═══ Record extracts ═══

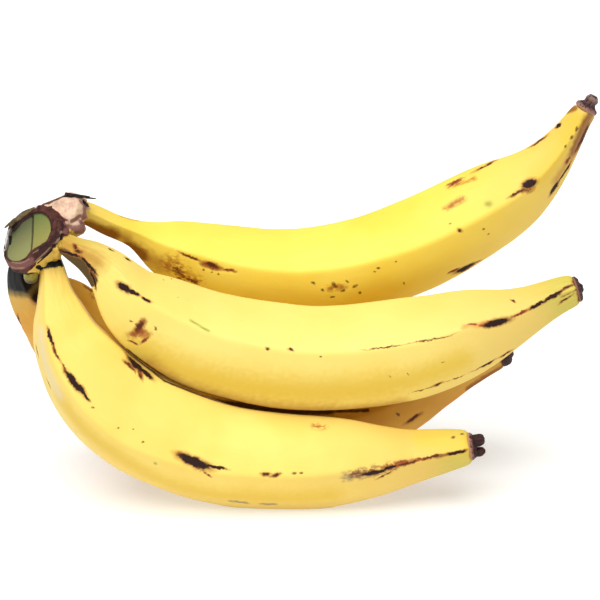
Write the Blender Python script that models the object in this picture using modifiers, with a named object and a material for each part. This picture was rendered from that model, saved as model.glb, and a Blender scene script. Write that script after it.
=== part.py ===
"""A hand of four plantains joined at their cut crown, lying curved side down, with +Z up."""
import math

import bmesh
import bpy
import numpy as np
from mathutils import Vector

MM = 0.001  # every size below is in millimetres
GAP = 0.3  # clearance between neighbouring pieces

# Middle line of each fruit from the crown to its flower end: x, y, z and the radius there
FRUITS = {
    "fruit_upper_rear": (
        (-112, 2, 145.5, 4.8), (-106, 6, 142.3, 5.2), (-95, 11, 135.3, 5.7), (-83, 17, 128.3, 7.0),
        (-71, 22, 120.5, 12.8), (-51, 26, 112, 18.5), (-26, 28, 105.5, 21.3), (0, 29, 103.5, 22.5),
        (26, 30, 107, 22.9), (51, 31, 115, 22.9), (72, 31, 125, 22.5), (92.5, 31, 137, 21.1),
        (108.5, 32, 147, 18.4), (121.2, 32, 158, 13.4), (132, 33, 171, 9.0), (140, 33, 183.5, 6.6),
        (143.2, 33, 188.7, 6.0)),
    "fruit_upper_front": (
        (-119.5, -15, 136.8, 3.6), (-114, -18, 133.7, 5.0), (-109, -20, 131.2, 6.2),
        (-102.5, -21, 127.8, 8.0), (-92.5, -21, 119, 11.6), (-83, -20, 105.8, 17.2), (-69, -17, 94, 21.6),
        (-49.5, -15, 83.5, 24.0), (-25, -14, 76.5, 25.0), (0, -14, 73, 25.2), (25, -14, 73.5, 25.0),
        (49.5, -15, 77.5, 24.4), (69, -16, 82.5, 22.7), (89, -17, 90, 19.0), (104, -18, 96, 13.8),
        (118, -18, 102.7, 10.0), (129.5, -19, 108.6, 7.9), (135, -19, 110.5, 6.9)),
    "fruit_lower_front": (
        (-123, -11, 130, 3.6), (-122, -13, 123, 5.6), (-121, -15, 117, 6.9), (-120, -18, 110, 8.7),
        (-118, -21, 100.5, 12.7), (-114.3, -24, 87, 17.8), (-108, -26, 75, 21.6), (-98.5, -27, 61, 24.2),
        (-85, -28, 47.3, 25.3), (-64.5, -28, 35.6, 25.2), (-42, -28, 27.7, 24.9), (-20, -28, 24.5, 24.4),
        (5, -28, 23.4, 23.3), (25, -29, 24.3, 20.7), (42, -30, 25.3, 16.6), (57, -30, 27.3, 13.0),
        (72, -31, 30.7, 10.4), (84, -32, 33, 8.0)),
    "fruit_lower_rear": (
        (-137.5, -1, 121, 4.4), (-139.3, 2, 114.5, 5.8), (-138.7, 6, 107.5, 8.2), (-134.4, 12, 98.5, 13.2),
        (-124.7, 18, 87.3, 19.4), (-110.5, 21, 68.5, 22.5), (-93.5, 23, 50, 23.8), (-67.5, 23.5, 33.1, 24.3),
        (-42, 24, 25.8, 24.4), (-16, 24, 23.4, 24.3), (10.5, 24, 25.1, 23.7), (31, 23, 30, 21.8),
        (49.5, 21, 37, 18.2), (64.5, 20, 45.5, 14.6), (80, 19, 54, 11.4), (92.5, 18, 60, 8.8),
        (103, 17, 63.8, 6.6)),
}
RIDGES = (0, 85, 155, 215, 275)  # degrees round the section, from the ridge that faces the front
# Degrees that the first ridge stands above the front at the crown end, the middle and the flower end
RIDGE_TURN = {
    "fruit_upper_rear": (28, 18, -4),
    "fruit_upper_front": (34, 26, 22),
    "fruit_lower_front": (-26, 0, 12),
    "fruit_lower_rear": (10, 12, 20),
}
RIDGE_POWER = 14  # a higher power makes flatter sides and sharper ridges
ROUND_REACH = 0.98  # radius factor of the round section that is blended in
FLAT_REACH = 1.12  # radius factor of the five-sided section, out to the middle of its sides
MIDDLE_SHARPNESS = 0.45  # share of the five-sided section at the middle of a fruit
END_SHARPNESS = 0.75  # and at both its ends
FRUIT_RINGS = 50
FRUIT_SIDES = 24
REST_CUT = 0.9  # the skin below this height is pressed flat on the floor

# A finger that never grew hangs under the crown: distance from its root and radius
STUB_ROOT = (-131.5, -12.0, 125.0)
STUB_TIP = (-134.4, -13.2, 112.0)
STUB_PROFILE = ((0, 2.8), (6, 3.5), (10.5, 3.3), (13.2, 1.8))

# The crown: a slab behind the cut face, with a lobe that reaches out to a collar round each neck
FACE_CENTRE = np.array((-133.4, -10.5, 134.3))
FACE_NORMAL = (-0.58, -0.56, 0.59)
FACE_LONG_WAY = (0.66, 0.10, 0.745)
FACE_RADIUS = 19.2
SLAB = ((0.0, 0.92), (2.0, 1.0), (6.0, 0.97), (13.0, 0.68))  # depth behind the face, share of its radius
CROWN_SIDES = 20
SMOOTH_ANGLE = math.radians(35)  # edges sharper than this are shaded as edges
LOBE_ROOT = 12.5  # radius of a lobe where it leaves the slab
LOBE_DEPTH = 3.0  # how far behind the face the first lobe starts
LOBE_STEP = 0.7  # each further lobe starts this much deeper, so that no two roots share a plane
COLLARS = {  # how far along the fruit its collar ends, and the collar's wall round the neck
    "fruit_upper_rear": (6.5, 2.8),
    "fruit_upper_front": (4, 1.5),
    "fruit_lower_front": (3.5, 1.4),
    "fruit_lower_rear": (5, 1.8),
}
COLLAR_LENGTH = 3.0
LINE_PLACES = 300  # places looked at along a line to find one at a given distance
SHOULDER = (np.array((-115.5, -1.0, 144.8)), 10.0)  # centre and radius where the rear lobe is widest
SOCKET_RINGS = 7  # rings of each fruit that its socket in the crown takes in
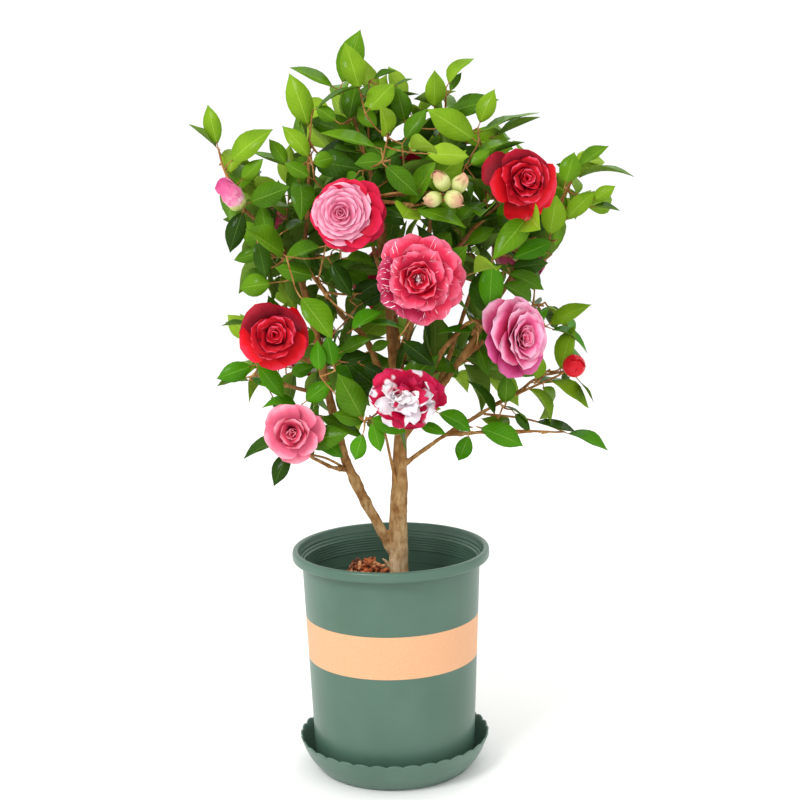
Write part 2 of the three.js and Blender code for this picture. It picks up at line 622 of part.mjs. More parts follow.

═══

*What the task requires:*
Take the entries above and copy them exactly from the first line through the line with "between neighbouring pieces"; leave out every line after it.

*Final answer:*
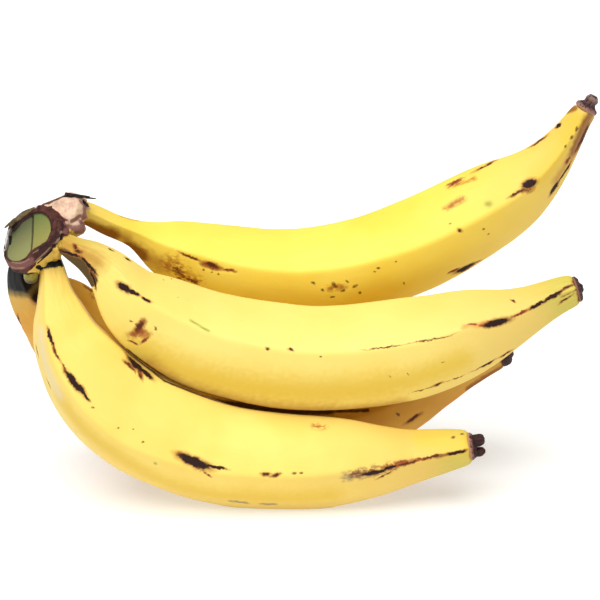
Write the Blender Python script that models the object in this picture using modifiers, with a named object and a material for each part. This picture was rendered from that model, saved as model.glb, and a Blender scene script. Write that script after it.
=== part.py ===
"""A hand of four plantains joined at their cut crown, lying curved side down, with +Z up."""
import math

import bmesh
import bpy
import numpy as np
from mathutils import Vector

MM = 0.001  # every size below is in millimetres
GAP = 0.3  # clearance between neighbouring pieces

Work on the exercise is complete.